** START OF EXTRACTED INFORMATION **

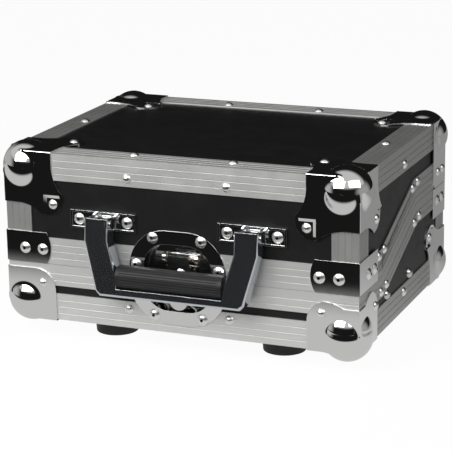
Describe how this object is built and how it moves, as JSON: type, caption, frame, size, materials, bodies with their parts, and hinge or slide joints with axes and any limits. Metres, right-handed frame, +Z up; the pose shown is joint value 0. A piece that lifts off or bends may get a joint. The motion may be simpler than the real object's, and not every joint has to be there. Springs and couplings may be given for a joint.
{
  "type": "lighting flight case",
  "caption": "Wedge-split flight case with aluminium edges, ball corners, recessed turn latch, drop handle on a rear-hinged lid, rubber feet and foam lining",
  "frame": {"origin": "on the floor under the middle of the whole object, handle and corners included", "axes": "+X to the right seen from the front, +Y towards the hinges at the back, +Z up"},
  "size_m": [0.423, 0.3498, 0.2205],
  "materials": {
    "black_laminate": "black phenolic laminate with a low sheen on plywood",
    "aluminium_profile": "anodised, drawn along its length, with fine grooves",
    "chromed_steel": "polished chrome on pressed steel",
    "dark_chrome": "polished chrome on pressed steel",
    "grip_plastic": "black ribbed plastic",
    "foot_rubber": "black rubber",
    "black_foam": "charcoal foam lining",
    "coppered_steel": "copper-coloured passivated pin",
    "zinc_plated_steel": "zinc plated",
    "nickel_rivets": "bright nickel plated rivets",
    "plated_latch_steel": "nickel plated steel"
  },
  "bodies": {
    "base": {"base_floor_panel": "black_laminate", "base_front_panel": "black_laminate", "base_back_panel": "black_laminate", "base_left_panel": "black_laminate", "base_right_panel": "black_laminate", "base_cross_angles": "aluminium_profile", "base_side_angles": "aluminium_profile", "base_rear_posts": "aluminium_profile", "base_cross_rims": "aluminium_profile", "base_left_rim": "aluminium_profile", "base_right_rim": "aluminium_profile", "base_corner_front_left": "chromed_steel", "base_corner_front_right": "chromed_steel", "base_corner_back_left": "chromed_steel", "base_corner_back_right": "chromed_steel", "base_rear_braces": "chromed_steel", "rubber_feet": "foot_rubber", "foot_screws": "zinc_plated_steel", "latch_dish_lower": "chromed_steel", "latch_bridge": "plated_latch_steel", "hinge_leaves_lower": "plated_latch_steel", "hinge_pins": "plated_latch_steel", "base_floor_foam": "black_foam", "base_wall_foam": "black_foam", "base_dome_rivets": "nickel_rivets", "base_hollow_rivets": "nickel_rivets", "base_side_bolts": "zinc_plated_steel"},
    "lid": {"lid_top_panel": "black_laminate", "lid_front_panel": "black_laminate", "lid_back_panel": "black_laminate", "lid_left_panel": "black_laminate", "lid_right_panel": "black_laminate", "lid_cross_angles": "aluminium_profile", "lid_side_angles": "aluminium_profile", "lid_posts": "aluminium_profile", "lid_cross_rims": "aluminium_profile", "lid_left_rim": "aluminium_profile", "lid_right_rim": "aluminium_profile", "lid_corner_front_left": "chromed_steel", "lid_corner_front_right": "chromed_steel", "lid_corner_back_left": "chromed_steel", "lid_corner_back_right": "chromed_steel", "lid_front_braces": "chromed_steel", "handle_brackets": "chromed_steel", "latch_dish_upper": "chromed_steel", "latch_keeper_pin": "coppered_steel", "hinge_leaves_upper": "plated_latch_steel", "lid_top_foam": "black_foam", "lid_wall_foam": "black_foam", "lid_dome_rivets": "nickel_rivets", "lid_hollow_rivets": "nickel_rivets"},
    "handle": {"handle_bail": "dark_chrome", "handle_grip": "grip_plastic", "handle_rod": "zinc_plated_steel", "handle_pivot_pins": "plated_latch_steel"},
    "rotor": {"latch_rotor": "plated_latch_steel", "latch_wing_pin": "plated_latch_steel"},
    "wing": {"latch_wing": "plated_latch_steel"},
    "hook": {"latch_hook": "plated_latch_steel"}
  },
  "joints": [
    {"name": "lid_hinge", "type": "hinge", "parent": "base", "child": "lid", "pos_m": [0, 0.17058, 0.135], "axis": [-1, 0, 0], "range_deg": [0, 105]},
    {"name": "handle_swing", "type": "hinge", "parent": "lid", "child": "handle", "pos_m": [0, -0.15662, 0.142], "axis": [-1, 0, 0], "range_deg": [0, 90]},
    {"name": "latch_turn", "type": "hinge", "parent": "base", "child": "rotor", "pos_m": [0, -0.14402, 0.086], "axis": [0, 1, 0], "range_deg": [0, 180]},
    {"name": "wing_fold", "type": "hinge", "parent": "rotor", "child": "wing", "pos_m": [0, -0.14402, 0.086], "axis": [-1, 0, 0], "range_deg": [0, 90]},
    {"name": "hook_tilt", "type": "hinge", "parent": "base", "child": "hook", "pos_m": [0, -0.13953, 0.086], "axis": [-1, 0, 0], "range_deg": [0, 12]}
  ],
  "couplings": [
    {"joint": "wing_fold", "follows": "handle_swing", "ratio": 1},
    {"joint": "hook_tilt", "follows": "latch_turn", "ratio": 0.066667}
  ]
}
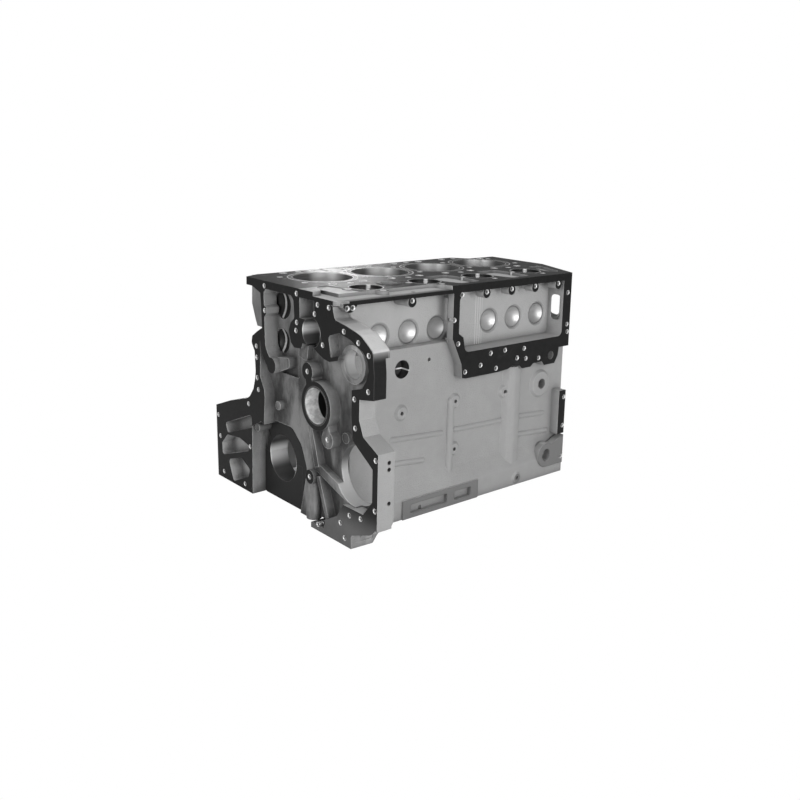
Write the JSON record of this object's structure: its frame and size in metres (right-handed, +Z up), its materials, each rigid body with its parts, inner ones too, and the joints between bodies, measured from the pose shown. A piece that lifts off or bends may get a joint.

** END OF EXTRACTED INFORMATION **

> [DIRECTIONS]: Each line of the listing should be echoed back exactly.

> [OUTPUT OF THE TASK]:
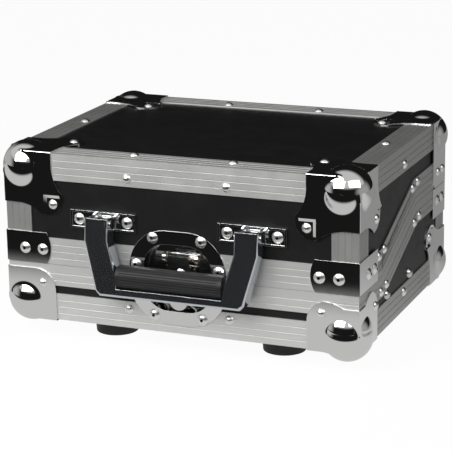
Describe how this object is built and how it moves, as JSON: type, caption, frame, size, materials, bodies with their parts, and hinge or slide joints with axes and any limits. Metres, right-handed frame, +Z up; the pose shown is joint value 0. A piece that lifts off or bends may get a joint. The motion may be simpler than the real object's, and not every joint has to be there. Springs and couplings may be given for a joint.
{
  "type": "lighting flight case",
  "caption": "Wedge-split flight case with aluminium edges, ball corners, recessed turn latch, drop handle on a rear-hinged lid, rubber feet and foam lining",
  "frame": {"origin": "on the floor under the middle of the whole object, handle and corners included", "axes": "+X to the right seen from the front, +Y towards the hinges at the back, +Z up"},
  "size_m": [0.423, 0.3498, 0.2205],
  "materials": {
    "black_laminate": "black phenolic laminate with a low sheen on plywood",
    "aluminium_profile": "anodised, drawn along its length, with fine grooves",
    "chromed_steel": "polished chrome on pressed steel",
    "dark_chrome": "polished chrome on pressed steel",
    "grip_plastic": "black ribbed plastic",
    "foot_rubber": "black rubber",
    "black_foam": "charcoal foam lining",
    "coppered_steel": "copper-coloured passivated pin",
    "zinc_plated_steel": "zinc plated",
    "nickel_rivets": "bright nickel plated rivets",
    "plated_latch_steel": "nickel plated steel"
  },
  "bodies": {
    "base": {"base_floor_panel": "black_laminate", "base_front_panel": "black_laminate", "base_back_panel": "black_laminate", "base_left_panel": "black_laminate", "base_right_panel": "black_laminate", "base_cross_angles": "aluminium_profile", "base_side_angles": "aluminium_profile", "base_rear_posts": "aluminium_profile", "base_cross_rims": "aluminium_profile", "base_left_rim": "aluminium_profile", "base_right_rim": "aluminium_profile", "base_corner_front_left": "chromed_steel", "base_corner_front_right": "chromed_steel", "base_corner_back_left": "chromed_steel", "base_corner_back_right": "chromed_steel", "base_rear_braces": "chromed_steel", "rubber_feet": "foot_rubber", "foot_screws": "zinc_plated_steel", "latch_dish_lower": "chromed_steel", "latch_bridge": "plated_latch_steel", "hinge_leaves_lower": "plated_latch_steel", "hinge_pins": "plated_latch_steel", "base_floor_foam": "black_foam", "base_wall_foam": "black_foam", "base_dome_rivets": "nickel_rivets", "base_hollow_rivets": "nickel_rivets", "base_side_bolts": "zinc_plated_steel"},
    "lid": {"lid_top_panel": "black_laminate", "lid_front_panel": "black_laminate", "lid_back_panel": "black_laminate", "lid_left_panel": "black_laminate", "lid_right_panel": "black_laminate", "lid_cross_angles": "aluminium_profile", "lid_side_angles": "aluminium_profile", "lid_posts": "aluminium_profile", "lid_cross_rims": "aluminium_profile", "lid_left_rim": "aluminium_profile", "lid_right_rim": "aluminium_profile", "lid_corner_front_left": "chromed_steel", "lid_corner_front_right": "chromed_steel", "lid_corner_back_left": "chromed_steel", "lid_corner_back_right": "chromed_steel", "lid_front_braces": "chromed_steel", "handle_brackets": "chromed_steel", "latch_dish_upper": "chromed_steel", "latch_keeper_pin": "coppered_steel", "hinge_leaves_upper": "plated_latch_steel", "lid_top_foam": "black_foam", "lid_wall_foam": "black_foam", "lid_dome_rivets": "nickel_rivets", "lid_hollow_rivets": "nickel_rivets"},
    "handle": {"handle_bail": "dark_chrome", "handle_grip": "grip_plastic", "handle_rod": "zinc_plated_steel", "handle_pivot_pins": "plated_latch_steel"},
    "rotor": {"latch_rotor": "plated_latch_steel", "latch_wing_pin": "plated_latch_steel"},
    "wing": {"latch_wing": "plated_latch_steel"},
    "hook": {"latch_hook": "plated_latch_steel"}
  },
  "joints": [
    {"name": "lid_hinge", "type": "hinge", "parent": "base", "child": "lid", "pos_m": [0, 0.17058, 0.135], "axis": [-1, 0, 0], "range_deg": [0, 105]},
    {"name": "handle_swing", "type": "hinge", "parent": "lid", "child": "handle", "pos_m": [0, -0.15662, 0.142], "axis": [-1, 0, 0], "range_deg": [0, 90]},
    {"name": "latch_turn", "type": "hinge", "parent": "base", "child": "rotor", "pos_m": [0, -0.14402, 0.086], "axis": [0, 1, 0], "range_deg": [0, 180]},
    {"name": "wing_fold", "type": "hinge", "parent": "rotor", "child": "wing", "pos_m": [0, -0.14402, 0.086], "axis": [-1, 0, 0], "range_deg": [0, 90]},
    {"name": "hook_tilt", "type": "hinge", "parent": "base", "child": "hook", "pos_m": [0, -0.13953, 0.086], "axis": [-1, 0, 0], "range_deg": [0, 12]}
  ],
  "couplings": [
    {"joint": "wing_fold", "follows": "handle_swing", "ratio": 1},
    {"joint": "hook_tilt", "follows": "latch_turn", "ratio": 0.066667}
  ]
}
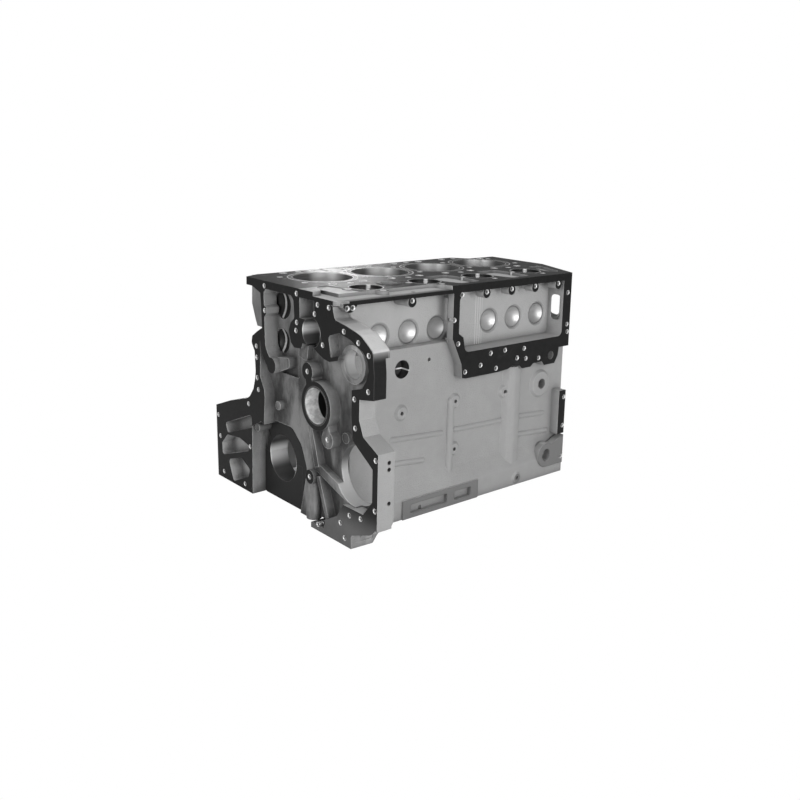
Write the JSON record of this object's structure: its frame and size in metres (right-handed, +Z up), its materials, each rigid body with its parts, inner ones too, and the joints between bodies, measured from the pose shown. A piece that lifts off or bends may get a joint.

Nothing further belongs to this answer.